▸ **Information provided**
---*---

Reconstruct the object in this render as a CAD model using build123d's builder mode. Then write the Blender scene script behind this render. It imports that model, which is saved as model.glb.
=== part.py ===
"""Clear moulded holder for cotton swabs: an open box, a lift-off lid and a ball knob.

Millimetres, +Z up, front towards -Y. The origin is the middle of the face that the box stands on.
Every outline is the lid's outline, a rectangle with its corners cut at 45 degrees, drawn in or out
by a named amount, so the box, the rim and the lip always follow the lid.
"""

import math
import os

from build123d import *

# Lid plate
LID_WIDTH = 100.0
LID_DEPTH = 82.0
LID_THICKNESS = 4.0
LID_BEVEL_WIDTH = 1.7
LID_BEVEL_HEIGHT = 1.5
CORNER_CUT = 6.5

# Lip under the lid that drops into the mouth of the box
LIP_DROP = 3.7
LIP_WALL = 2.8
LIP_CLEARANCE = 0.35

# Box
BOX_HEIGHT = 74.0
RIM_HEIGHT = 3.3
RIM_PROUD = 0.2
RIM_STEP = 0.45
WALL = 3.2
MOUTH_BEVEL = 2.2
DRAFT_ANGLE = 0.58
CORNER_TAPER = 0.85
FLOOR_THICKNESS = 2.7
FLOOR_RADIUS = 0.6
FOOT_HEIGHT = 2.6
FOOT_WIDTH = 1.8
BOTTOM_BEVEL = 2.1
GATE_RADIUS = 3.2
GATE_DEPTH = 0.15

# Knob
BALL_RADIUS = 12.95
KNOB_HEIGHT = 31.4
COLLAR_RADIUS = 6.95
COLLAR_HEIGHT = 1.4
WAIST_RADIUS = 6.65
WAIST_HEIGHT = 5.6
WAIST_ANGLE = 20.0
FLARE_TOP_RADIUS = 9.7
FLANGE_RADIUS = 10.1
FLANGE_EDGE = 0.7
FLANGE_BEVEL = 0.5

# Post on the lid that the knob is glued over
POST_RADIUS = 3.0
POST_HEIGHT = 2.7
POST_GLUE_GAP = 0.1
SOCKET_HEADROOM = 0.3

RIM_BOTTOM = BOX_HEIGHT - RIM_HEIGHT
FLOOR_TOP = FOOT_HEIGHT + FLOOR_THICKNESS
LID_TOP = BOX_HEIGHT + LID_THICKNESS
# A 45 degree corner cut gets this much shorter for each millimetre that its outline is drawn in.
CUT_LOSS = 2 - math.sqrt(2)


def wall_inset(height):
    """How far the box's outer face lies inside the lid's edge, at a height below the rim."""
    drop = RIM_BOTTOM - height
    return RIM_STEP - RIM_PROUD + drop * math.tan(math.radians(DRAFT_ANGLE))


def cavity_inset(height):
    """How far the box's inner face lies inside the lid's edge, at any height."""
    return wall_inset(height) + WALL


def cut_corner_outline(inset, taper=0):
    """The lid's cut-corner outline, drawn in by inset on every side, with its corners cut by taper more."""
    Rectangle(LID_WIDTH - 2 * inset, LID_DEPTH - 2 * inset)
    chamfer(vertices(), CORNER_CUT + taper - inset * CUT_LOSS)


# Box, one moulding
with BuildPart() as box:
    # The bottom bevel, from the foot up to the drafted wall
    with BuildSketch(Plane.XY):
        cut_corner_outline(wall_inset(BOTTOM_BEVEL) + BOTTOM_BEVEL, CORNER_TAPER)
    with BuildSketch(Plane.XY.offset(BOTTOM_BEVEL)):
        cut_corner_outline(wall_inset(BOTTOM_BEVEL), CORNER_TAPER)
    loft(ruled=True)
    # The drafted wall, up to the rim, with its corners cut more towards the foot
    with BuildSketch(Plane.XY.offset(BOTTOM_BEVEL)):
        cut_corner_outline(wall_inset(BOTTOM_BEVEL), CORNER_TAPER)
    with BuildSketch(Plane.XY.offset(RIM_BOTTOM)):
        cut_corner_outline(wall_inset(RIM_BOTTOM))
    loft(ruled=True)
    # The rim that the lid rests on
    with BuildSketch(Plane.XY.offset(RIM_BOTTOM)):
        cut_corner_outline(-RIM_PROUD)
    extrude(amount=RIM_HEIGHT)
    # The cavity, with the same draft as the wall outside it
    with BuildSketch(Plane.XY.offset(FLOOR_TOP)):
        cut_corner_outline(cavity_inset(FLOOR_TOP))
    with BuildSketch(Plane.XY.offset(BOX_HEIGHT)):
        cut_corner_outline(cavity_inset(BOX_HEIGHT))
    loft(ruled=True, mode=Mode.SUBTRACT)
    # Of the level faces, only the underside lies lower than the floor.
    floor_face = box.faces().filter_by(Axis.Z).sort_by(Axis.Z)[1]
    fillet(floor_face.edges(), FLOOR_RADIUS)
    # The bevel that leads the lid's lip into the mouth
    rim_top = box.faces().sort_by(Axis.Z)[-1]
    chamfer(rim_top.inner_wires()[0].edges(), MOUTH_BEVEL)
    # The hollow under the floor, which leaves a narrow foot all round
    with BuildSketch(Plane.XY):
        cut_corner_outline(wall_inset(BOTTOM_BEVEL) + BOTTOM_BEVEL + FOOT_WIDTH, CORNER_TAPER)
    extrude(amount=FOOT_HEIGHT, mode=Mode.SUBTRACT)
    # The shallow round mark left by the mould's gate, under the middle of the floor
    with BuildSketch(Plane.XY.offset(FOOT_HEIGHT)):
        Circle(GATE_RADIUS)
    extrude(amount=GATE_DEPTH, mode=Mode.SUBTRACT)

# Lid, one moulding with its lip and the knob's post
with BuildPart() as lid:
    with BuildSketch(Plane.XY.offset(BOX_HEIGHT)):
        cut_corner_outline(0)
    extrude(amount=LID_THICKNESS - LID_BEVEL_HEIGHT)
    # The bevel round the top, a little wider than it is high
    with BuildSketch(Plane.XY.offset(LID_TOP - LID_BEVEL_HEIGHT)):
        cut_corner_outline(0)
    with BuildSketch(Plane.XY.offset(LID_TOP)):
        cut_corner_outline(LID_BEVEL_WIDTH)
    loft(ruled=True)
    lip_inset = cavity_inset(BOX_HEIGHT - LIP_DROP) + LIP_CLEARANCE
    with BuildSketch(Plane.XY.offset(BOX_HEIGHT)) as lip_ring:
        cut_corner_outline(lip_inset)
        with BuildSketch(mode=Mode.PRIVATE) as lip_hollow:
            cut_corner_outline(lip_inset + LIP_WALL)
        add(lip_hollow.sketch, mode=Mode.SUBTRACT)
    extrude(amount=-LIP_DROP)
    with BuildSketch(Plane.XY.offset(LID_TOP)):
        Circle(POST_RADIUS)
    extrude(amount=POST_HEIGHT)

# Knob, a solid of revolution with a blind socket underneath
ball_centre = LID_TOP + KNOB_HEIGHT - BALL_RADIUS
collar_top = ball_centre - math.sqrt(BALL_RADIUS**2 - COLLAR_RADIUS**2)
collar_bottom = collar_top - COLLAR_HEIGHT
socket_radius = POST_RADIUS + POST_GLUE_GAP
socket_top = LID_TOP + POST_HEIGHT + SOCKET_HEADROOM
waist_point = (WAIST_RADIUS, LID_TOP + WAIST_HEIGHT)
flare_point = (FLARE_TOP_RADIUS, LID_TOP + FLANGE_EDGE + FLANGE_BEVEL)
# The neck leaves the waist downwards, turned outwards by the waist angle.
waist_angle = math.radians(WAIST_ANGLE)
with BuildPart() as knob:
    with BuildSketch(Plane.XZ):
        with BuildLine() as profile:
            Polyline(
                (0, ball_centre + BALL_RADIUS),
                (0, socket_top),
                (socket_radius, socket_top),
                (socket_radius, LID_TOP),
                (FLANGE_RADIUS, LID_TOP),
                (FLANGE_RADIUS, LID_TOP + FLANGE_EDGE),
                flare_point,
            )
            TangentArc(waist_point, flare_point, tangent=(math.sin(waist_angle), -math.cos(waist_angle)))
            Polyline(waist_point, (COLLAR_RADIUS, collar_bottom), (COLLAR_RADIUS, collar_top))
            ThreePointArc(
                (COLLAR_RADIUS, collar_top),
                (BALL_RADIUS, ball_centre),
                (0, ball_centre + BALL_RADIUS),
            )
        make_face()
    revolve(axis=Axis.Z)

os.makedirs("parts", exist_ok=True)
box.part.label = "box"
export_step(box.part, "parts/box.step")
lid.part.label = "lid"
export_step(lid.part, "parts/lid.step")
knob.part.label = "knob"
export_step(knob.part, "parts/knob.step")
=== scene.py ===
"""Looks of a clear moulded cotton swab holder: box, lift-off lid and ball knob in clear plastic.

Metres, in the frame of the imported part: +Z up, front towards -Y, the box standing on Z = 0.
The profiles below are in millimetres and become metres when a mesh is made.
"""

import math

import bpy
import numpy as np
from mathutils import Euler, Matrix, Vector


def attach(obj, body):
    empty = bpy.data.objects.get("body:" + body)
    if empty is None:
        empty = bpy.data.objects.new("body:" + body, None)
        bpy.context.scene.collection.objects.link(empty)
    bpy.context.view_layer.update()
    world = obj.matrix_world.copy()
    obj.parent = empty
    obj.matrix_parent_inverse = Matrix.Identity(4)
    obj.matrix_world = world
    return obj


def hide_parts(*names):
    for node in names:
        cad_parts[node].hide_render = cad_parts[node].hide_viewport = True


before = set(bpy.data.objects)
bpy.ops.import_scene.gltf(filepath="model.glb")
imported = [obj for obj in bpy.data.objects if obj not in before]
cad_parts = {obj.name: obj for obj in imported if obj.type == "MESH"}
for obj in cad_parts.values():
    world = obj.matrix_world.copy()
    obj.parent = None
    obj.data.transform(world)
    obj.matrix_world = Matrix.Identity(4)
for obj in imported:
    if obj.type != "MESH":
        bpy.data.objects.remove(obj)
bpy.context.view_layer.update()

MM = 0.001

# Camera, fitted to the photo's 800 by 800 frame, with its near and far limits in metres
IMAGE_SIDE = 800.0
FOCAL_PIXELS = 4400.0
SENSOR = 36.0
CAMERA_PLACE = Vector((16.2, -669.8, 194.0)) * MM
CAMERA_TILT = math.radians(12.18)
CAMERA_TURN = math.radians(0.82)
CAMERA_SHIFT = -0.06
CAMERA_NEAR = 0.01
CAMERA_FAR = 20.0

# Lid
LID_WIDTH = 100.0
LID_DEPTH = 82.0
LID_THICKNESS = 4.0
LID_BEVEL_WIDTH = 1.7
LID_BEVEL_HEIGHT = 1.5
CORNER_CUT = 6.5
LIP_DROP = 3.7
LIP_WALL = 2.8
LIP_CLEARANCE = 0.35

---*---

▸ **Given problem**
Write down exactly the span of lines above from the one containing "obj.matrix_parent_inverse = Matrix.Identity(4)" to the one containing "bpy.data.objects.remove(obj)", both ends included.

▸ **Answer to this task**
    obj.matrix_parent_inverse = Matrix.Identity(4)
    obj.matrix_world = world
    return obj


def hide_parts(*names):
    for node in names:
        cad_parts[node].hide_render = cad_parts[node].hide_viewport = True


before = set(bpy.data.objects)
bpy.ops.import_scene.gltf(filepath="model.glb")
imported = [obj for obj in bpy.data.objects if obj not in before]
cad_parts = {obj.name: obj for obj in imported if obj.type == "MESH"}
for obj in cad_parts.values():
    world = obj.matrix_world.copy()
    obj.parent = None
    obj.data.transform(world)
    obj.matrix_world = Matrix.Identity(4)
for obj in imported:
    if obj.type != "MESH":
        bpy.data.objects.remove(obj)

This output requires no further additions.